Specifically, what I loved about Parenthood was Kevin’s birthday party. It was located in the Buckman’s back yard, and featured water pistols and mad dashes and, at the end, Steve Martin (dressed as a cowboy) arriving via horse. Again, my folks were superb. I have zero complaints. But, like most kids, my birthdays were held at movie theatres, at restaurants (remember the ol’ Ronald McDonald cake?), at pizza joints and bowling alleys.

I wanted Parenthood, dammit.

Parenthood.

Now, as an adult, I have two kids. Though it’s never been expressed, literally, in terms of the film, the wife and I share a philosophy on birthday parties that has lasted and lasted and lasted. Namely, they should: A. Kick ass; B. Take place at home.

Over the years, our kids’ parties have taken on myriad themes and myriad forms: Japan, princesses, Star Wars, makeover, etc … etc. The blueprint is sorta the same: We transform our dining room into a wacky world of streamers and balloons and colors and sounds and textures. The wife takes hours upon hours to design and create one of her splendid (a word that doesn’t do just to her artwork) cakes. We play games, plan adventures, etc … etc.

Yesterday—Emmett’s 7th birthday—may well have been the best yet.

First, 90 percent of credit goes to the wife. She’s the organizer, the planner, the cake maker. She’s the one who first asked Emmett what theme he’d like. As soon as he said, “How about football,” she was off and running.

As the days approached, the wife and I sat down and made a loose plan. The party would feature several elements, including:

• A four-team touch football tournament in our front yard and the neighbor’s adjacent yard. Emmett came up with the four team names: The Beverly Hills Rexadiles, the Milwaukee Gatorsaurs, the Yonkets Fruity Pebbles and the Tiajuana Fluffy Lions (admittedly, I picked the cities).

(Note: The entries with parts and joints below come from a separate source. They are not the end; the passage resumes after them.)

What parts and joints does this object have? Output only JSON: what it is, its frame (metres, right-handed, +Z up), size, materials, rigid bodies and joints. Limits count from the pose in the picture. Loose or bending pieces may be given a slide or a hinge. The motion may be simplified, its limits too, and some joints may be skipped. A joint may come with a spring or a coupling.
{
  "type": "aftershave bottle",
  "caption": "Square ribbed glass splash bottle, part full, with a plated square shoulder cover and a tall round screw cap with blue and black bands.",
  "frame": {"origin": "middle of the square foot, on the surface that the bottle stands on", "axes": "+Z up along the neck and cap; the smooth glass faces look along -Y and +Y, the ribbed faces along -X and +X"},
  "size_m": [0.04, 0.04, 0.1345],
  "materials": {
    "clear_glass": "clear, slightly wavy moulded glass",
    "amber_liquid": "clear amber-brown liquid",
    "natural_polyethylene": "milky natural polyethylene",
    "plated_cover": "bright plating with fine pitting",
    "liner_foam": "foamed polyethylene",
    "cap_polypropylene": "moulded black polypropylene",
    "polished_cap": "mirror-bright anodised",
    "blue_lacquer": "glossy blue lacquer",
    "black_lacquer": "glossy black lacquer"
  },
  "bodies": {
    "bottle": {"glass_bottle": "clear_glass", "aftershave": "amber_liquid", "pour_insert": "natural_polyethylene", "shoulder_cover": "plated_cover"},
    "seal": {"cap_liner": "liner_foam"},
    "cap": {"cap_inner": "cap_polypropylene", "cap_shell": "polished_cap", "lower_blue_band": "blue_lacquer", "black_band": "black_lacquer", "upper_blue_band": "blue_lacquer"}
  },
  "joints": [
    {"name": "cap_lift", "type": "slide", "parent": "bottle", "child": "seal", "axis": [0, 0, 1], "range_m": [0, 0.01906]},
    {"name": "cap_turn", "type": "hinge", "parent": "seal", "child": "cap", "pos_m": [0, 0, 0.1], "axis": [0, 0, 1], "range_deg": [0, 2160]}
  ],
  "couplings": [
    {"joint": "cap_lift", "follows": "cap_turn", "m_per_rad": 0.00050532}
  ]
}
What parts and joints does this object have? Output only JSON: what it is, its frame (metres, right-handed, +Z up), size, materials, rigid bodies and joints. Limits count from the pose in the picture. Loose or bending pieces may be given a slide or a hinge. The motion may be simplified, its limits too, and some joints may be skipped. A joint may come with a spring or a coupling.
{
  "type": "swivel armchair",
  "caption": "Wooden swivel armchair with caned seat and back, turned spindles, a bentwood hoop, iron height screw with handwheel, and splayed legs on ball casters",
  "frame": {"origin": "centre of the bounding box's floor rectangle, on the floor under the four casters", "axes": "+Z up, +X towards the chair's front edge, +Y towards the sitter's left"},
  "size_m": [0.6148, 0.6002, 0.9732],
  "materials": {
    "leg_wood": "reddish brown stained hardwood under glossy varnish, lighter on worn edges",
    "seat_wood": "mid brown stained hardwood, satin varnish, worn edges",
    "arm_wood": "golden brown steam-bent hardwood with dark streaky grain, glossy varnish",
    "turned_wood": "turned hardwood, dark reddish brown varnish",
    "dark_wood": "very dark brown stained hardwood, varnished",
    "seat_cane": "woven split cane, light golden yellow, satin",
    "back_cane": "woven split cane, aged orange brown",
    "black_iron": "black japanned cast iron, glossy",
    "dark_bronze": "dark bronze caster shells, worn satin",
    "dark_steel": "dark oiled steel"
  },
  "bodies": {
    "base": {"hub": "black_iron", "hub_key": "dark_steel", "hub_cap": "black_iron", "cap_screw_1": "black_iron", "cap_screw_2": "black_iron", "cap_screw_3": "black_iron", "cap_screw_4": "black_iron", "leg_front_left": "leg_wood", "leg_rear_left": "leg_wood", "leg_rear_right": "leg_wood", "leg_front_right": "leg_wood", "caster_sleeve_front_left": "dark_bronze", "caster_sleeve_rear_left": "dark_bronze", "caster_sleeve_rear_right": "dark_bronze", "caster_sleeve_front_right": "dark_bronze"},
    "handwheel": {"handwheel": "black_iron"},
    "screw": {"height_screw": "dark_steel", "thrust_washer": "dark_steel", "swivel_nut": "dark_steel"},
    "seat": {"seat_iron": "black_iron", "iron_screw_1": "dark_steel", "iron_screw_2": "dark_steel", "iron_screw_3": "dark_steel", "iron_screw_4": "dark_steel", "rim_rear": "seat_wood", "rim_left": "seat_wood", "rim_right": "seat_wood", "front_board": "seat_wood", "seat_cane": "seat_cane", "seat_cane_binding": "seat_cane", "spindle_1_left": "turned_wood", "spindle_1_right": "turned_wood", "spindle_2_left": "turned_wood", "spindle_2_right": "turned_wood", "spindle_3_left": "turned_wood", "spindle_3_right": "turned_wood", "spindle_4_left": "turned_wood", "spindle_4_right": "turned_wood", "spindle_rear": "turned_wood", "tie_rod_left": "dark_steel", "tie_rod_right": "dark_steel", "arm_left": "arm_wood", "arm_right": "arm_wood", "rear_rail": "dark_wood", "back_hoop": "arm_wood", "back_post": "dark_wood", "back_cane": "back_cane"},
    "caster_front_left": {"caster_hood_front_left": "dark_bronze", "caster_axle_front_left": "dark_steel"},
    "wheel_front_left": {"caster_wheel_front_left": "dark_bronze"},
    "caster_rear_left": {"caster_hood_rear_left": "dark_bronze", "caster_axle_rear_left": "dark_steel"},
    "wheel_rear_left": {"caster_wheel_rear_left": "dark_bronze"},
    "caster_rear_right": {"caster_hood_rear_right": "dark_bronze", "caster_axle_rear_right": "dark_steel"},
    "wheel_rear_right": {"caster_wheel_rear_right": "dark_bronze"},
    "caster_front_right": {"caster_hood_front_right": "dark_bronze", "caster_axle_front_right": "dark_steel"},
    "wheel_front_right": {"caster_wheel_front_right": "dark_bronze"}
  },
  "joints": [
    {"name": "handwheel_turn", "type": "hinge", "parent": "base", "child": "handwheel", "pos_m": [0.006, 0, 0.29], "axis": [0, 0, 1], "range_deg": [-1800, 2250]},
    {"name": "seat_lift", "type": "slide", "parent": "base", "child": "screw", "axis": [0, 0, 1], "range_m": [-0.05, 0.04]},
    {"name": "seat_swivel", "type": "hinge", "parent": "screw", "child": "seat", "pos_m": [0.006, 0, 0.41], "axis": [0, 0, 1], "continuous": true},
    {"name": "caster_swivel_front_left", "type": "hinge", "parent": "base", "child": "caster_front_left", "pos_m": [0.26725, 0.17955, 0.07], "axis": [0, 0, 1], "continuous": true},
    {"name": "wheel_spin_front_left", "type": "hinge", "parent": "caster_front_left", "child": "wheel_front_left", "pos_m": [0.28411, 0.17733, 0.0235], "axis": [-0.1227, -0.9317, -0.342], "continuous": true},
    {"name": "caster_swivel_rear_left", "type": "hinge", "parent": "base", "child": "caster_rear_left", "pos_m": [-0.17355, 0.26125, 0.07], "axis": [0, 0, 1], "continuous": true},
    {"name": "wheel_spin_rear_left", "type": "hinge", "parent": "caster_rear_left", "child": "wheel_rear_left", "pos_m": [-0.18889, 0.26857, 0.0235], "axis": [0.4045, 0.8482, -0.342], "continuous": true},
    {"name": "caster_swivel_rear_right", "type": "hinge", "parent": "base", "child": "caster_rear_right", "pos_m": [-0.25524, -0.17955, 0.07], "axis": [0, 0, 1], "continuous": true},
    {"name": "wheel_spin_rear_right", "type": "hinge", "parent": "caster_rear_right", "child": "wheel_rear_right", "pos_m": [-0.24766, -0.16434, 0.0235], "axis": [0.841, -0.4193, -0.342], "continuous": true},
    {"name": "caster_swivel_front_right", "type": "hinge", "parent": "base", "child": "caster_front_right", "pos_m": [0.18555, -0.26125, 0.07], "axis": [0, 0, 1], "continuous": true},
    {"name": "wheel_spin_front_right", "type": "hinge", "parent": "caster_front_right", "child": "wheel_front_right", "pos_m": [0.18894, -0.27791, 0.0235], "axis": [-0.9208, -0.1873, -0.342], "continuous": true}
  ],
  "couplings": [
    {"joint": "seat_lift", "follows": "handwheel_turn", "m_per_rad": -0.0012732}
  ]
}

• A pre-tournament training camp that would include a tacking dummy (bags of leaves), a blocking sled (An old folded-up cot on wheels, with a snow sled attached to the front), a football toss and a spring. The training camp morphed into an around-the-house obstacle course, which was great.

• Tug o’ war: This one, well, was sorta a mistake. Three kids fell on one another. Crying ensued. Lesson to the wise: No tug o’ war next year.

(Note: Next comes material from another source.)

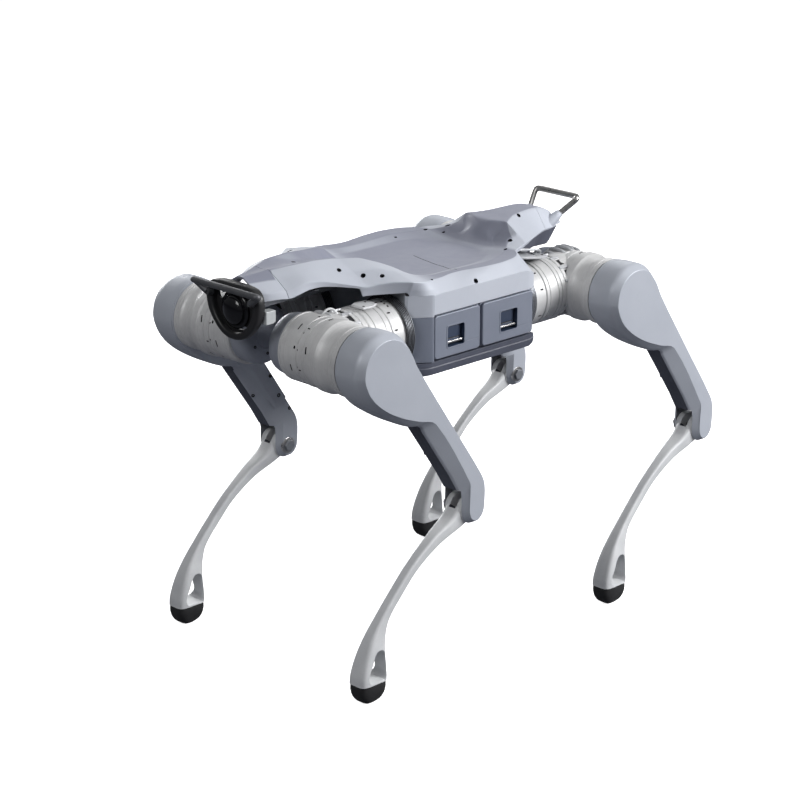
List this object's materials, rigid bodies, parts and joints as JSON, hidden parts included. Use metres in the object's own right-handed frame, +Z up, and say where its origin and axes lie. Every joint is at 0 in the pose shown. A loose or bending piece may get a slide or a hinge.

• The ritualistic presenting of the cake.

The party worked. It worked really f*cking well. The weather was gorgeous—warm fall day, crunchy leaves on the ground, sun shining. Other parents helped out with the different activities. We happen to live on the best street in America (really, we do). It oftentimes feels more like an extended family than a neighborhood—I borrow this, you borrow that, I watch your kids, you watch mine. With parties, that sorta “it takes a village” outlook makes a huge difference.

Anyhow, I’m babbling. The Fluffy Lions beat the Fruity Pebbles in Emmett Bowl I on a last-second touchdown catch by Brendon O’Keefe, then we all ate cake. Today, my voice is half gone, I’m exhausted, I’m beaten down …

… and we gave our son the birthday party of his dreams.

And mine.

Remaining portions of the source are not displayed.